There is a decent explanation in this article: https://www.wired.com/story/crowdstrike-outage-update-windows/
I do not understand how the ability of driver to crash the system upon reading changeable config file is not a profound error in the driver. Normally, if you put illegal values in a config file for, say, vim, this line is ignored, so an intended alias does not work, coloring scheme remains as default, etc. Sure, catching all possible ways config file can be “illegal” is not simple, but its has established methodology.
From my limited experience, absorbing a config file is a one-time operation during a much longer program execution, so there should not be a performance problem in saturating it with “sanity checks”.
Yves – a great resource for reading about societal impacts and related considerations of computer security, especially failures, is Schneier on Security. Extremely well informed, technically precise, and – if you can face wading through Clive Robinson’s comments – the commenters often give valuable insights.
To give just one example of his perspicacity, he foresaw technofeudalism over a decade ago.
I’d put in more, but I’m on mobile, unfortunately. Apologies.
I occasionally listen to the Security Now podcast, put out by Steve Gibson, developer and security enthusiast, along with Leo Laporte. His stuff is usually very technical, and he tries to leave politics at the door (not always successful, and their views on China and Russia are tech boilerplate), but his most recent segment on the CrowdStrike bungle (Episode – Platform Key Disclosure) was fascinating.
A big benefit of his podcasts are the detailed notes and transcripts, if you would rather search and read. I didn’t always understand the topics, but at worst it’s ambient tech education. And his site is blessedly free of modern web trappings.
https://www.grc.com/securitynow.htm
If nothing else, peruse the notes and transcripts on the affair.
one more post on this… (finally something on NC I feel qualified to comment on!)
Our whole global IT landscape is… a complex dynamic picture of 10s of thousands of systems and types of systems.
Change and risk management in such an environment is hard.
There are two techniques relevant here to share (i hope useful)
1 is continuous X (continuous integration , delivery, deployment etc)
2 . is “canary testing”
so what is behind continuous delivery?
back in the old days… developers worked away for weeks, months or quarters, integrated all their changes and released all that change in one big go. Now the issue with that is that all that change (risk) is bundled into one big delivery. Failures were legion. Big releases were typically followed by a patch a few days after (a patch is a small software change). We were essentially concentrating the risks into one big release.
What is the approach now? By doing continuous delivery you spread the risk. In theory small risks incurred every day should lead to lower downtimes, and lower overall risk of failure. Continuous delivery in this way might mean releasing changes to your software EVERY day. some of the better teams at our work may release multiple times a day.
This is great for software teams – instead of trying to figure out which one of 1000 changes caused the problem… you learn quickly that the one single change you deployed was the issue. It becomes much simpler to deal with. and as hairless monkeys that make mistakes all the time.. simple is better.
What of Canary testing?
How do we know our simple changes are working ok for our customers?
this is where canaries come in.

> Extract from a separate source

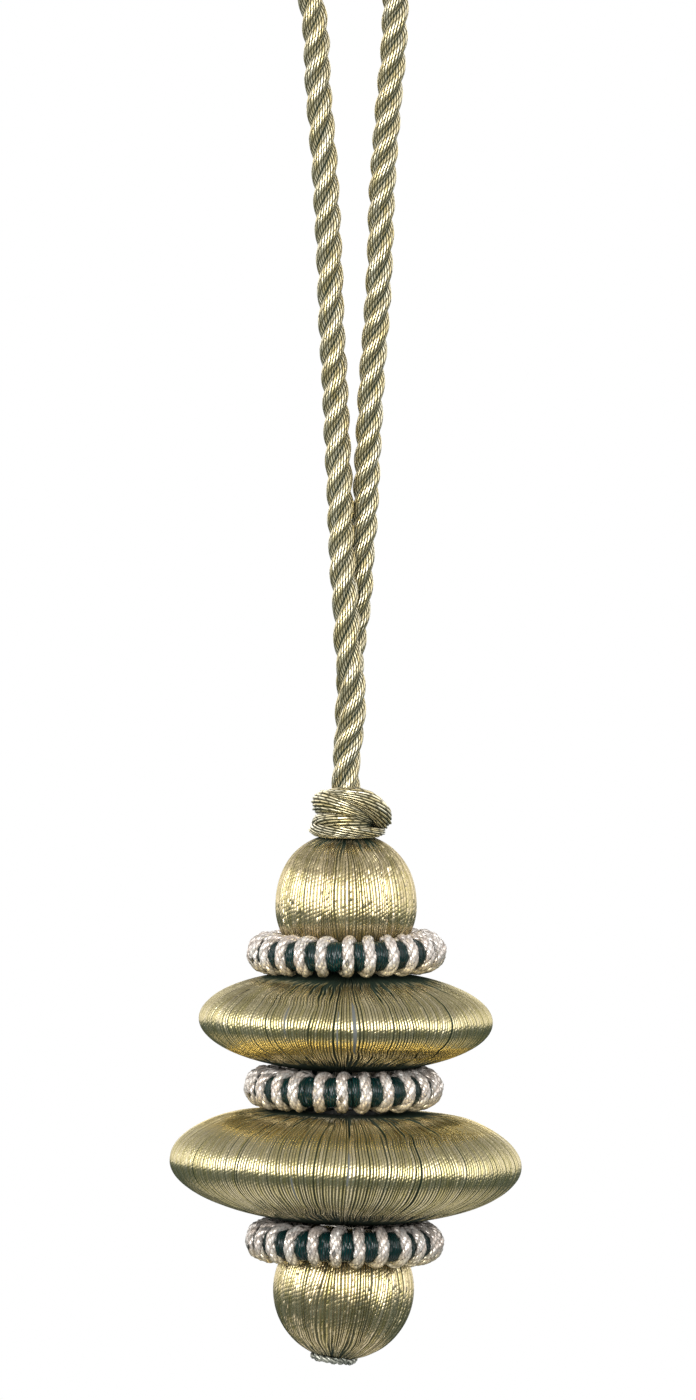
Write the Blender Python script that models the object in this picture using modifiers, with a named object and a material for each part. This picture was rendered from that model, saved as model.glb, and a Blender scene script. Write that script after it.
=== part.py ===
"""A key tassel of gold thread, hung up by its cord loop, in metres with +Z up.

The origin is the inside of the loop's crown, where a hook bears. The front faces -Y. Down from the
crown hang the two legs of one three-strand cord, a collar knot, and then, threaded one under the
other, a ball, a ring, a disc, a ring, a wider disc, a ring, a ball and a small end tie.
"""

import math

import bmesh
import bpy
import numpy as np

MM = 0.001
GAP = 0.3 * MM  # clearance that touching pieces keep
FACET_SAG = 0.12 * MM  # how far the facets of two touching pieces lie inside their true curves

# Cord: a right-handed rope of three strands
CORD_RADIUS = 2.6 * MM
CORD_VALLEY_RADIUS = 2.05 * MM
CORD_STRANDS = 3
CORD_LAY = 17.4 * MM  # length of one full turn of the strands
CORD_STEPS_PER_LAY = 8
POINTS_PER_STRAND = 3
SAMPLES_PER_SPAN = 12

# Route of the cord's centreline, from the front leg's end in the knot, over the crown and down
# the back leg: (x, y, z) in millimetres
CORD_ROUTE_MM = (
    (-0.2, -2.8, -183.4),
    (-0.4, -2.8, -176.0),
    (-0.3, -2.75, -169.3),
    (1.0, -2.7, -161.3),
    (1.2, -2.7, -155.3),
    (0.1, -2.7, -147.3),
    (-0.2, -2.5, -139.3),
    (-0.9, -2.1, -131.3),
    (-1.2, -1.4, -123.3),
    (-1.4, -0.9, -115.3),
    (-1.9, -0.2, -105.3),
    (-2.5, 0.0, -93.3),
    (-3.1, 0.0, -81.3),
    (-3.4, 0.0, -71.3),
    (-3.9, 0.0, -61.3),
    (-4.7, 0.0, -47.3),
    (-5.8, 0.0, -33.3),
    (-6.3, 0.0, -23.3),
    (-7.4, 0.0, -16.0),
    (-9.2, 0.0, -8.6),
    (-8.3, 0.0, -2.2),
    (-4.6, 0.0, 1.6),
    (0.0, 0.0, 2.5),
    (4.9, 0.0, 1.4),
    (8.8, 0.0, -2.5),
    (10.0, 0.0, -8.6),
    (9.7, 0.0, -16.0),
    (9.2, 0.0, -28.3),
    (8.3, 0.0, -38.3),
    (7.1, 0.0, -53.3),
    (6.4, 0.0, -73.3),
    (4.9, 0.0, -93.3),
    (4.2, 0.3, -107.3),
    (3.7, 1.0, -117.3),
    (2.9, 1.8, -127.3),
    (2.3, 2.4, -137.3),
    (1.1, 2.7, -146.3),
    (0.3, 2.7, -157.3),
    (0.0, 2.8, -169.3),
    (0.2, 2.8, -183.4),
)

# Collar knot: three soft coils round both legs
KNOT_HOLE_X = -0.1 * MM
KNOT_HOLE_HALF_WIDTH = 3.65 * MM
KNOT_HOLE_HALF_DEPTH = 6.1 * MM
KNOT_HOLE_HALF_HEIGHT = 20 * MM  # longer than the knot, so that the hole goes right through
KNOT_HOLE_SIDES = 32
KNOT_COIL_STEPS = 26
KNOT_COIL_POINTS = 8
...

Like the phrase “canary in the coalmine” .
let’s say you have 10,000 customers.
Instead of deploying the change to all 10,000 in one go…

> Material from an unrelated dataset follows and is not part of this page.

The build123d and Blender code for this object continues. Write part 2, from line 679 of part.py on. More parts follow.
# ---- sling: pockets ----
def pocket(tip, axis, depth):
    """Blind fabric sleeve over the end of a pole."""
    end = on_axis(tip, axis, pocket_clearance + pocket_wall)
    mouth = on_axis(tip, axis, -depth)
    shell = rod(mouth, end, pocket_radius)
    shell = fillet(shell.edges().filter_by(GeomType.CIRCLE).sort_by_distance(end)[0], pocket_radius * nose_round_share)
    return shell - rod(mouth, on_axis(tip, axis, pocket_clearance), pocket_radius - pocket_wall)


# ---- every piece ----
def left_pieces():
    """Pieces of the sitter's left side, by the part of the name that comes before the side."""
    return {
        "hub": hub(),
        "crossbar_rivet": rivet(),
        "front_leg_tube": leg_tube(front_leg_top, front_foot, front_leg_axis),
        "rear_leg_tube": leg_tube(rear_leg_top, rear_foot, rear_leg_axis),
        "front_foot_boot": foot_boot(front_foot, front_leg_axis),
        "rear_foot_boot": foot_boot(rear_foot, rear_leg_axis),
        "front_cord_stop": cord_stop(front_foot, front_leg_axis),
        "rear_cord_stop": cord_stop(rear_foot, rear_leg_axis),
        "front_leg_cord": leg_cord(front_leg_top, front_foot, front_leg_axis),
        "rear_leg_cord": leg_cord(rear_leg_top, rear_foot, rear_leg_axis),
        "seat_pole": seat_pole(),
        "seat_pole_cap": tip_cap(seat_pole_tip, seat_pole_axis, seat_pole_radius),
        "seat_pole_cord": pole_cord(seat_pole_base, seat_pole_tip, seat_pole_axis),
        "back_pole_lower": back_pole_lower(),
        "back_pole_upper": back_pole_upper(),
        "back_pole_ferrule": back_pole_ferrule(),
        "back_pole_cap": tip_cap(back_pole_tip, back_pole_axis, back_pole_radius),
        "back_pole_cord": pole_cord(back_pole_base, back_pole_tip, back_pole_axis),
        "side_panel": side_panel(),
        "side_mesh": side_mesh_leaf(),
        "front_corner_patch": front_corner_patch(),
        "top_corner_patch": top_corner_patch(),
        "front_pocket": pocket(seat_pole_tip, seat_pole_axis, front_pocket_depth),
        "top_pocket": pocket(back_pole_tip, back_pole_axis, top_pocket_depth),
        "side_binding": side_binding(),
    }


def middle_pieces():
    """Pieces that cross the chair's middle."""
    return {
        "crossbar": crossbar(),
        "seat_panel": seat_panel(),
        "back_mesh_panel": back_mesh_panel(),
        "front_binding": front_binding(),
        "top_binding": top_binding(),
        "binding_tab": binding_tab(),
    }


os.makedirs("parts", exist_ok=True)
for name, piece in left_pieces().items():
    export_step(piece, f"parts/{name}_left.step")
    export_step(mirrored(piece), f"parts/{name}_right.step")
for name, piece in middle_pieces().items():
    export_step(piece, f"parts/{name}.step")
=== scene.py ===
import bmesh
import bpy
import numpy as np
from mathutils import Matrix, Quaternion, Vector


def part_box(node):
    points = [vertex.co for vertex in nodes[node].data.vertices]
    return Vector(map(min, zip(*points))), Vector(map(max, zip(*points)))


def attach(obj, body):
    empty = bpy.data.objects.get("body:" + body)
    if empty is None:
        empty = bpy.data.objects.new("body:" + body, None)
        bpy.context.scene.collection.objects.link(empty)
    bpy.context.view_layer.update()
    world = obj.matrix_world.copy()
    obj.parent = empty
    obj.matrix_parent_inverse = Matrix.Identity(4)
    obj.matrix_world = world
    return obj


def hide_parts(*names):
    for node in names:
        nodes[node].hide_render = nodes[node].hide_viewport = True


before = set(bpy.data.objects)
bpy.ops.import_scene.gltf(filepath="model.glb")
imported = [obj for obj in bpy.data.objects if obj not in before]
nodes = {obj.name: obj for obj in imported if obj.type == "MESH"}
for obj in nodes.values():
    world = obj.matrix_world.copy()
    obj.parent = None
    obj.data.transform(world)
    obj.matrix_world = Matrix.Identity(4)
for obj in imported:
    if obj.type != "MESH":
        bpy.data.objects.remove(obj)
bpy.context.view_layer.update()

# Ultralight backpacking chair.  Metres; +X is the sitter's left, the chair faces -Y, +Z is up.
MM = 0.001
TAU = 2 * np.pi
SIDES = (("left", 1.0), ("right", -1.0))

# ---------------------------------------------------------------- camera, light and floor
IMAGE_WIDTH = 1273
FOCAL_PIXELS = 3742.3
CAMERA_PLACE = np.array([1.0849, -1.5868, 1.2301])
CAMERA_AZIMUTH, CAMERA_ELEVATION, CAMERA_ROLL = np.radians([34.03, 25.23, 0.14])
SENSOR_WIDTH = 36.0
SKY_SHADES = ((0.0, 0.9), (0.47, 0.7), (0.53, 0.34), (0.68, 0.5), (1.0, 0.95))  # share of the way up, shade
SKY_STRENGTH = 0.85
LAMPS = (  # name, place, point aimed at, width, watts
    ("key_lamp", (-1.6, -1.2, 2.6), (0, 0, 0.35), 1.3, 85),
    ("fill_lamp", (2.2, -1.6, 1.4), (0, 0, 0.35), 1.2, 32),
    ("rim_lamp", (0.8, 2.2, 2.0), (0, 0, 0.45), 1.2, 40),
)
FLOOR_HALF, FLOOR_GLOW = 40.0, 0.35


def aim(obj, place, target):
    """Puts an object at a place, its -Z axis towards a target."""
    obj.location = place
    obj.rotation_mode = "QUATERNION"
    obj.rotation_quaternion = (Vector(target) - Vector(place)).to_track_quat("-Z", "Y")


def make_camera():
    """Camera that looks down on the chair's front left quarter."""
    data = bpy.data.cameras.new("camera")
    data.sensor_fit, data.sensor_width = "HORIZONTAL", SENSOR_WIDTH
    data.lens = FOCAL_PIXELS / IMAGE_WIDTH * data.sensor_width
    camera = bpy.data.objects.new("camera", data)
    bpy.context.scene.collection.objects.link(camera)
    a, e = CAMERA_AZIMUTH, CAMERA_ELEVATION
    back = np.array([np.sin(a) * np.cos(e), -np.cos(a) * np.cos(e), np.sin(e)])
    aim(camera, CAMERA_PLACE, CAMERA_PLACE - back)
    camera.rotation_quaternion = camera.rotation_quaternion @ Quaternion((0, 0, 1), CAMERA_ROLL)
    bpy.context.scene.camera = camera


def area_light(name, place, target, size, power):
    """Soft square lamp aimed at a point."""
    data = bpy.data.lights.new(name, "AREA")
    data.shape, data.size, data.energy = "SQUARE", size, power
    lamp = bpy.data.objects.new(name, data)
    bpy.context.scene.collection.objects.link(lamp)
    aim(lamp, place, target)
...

you might deploy to 10 internal “customers” first. monitor the change. do a test on a real system. wait 10 minutes.
then deploy to 100 of the smaller or more tolerant or just a suitable geographical spread of your customers. Then monitor the changes. See if there are support calls. Look at your operational systems for signs of errors.
then more phases potentially until you have deployed to all 10,000.
This phased testing approach dilutes and spreads the risk – rather than taking all the deployment risk in one hit you spread it. learn from it.
This is how ALL the big cloud and SaaS companies should or will be operating.
It has consequenes that are not obvious – e.g. it means there is no “one version ” of Facebook, instagram or google. there is the version I see – which might have multiple user interface experiments and be in different infrastructure canary groups. and there is the version you see that is running on a subtly different code and infrastructure stack.
hope that is interesting. They;’re pretty important concepts in distributed systems development.
I know nothing about these things, but the first thing I thought about upon hearing of the Crowstrike mishap, was why wasn’t the update tested on a smaller segment before it was released to the whole domain. Why aren’t these systems walled off from each other? The second thing I thought about and no one has directly mentioned it is: are our and other countries’ nuclear weapons systems vulnerable to this type of error?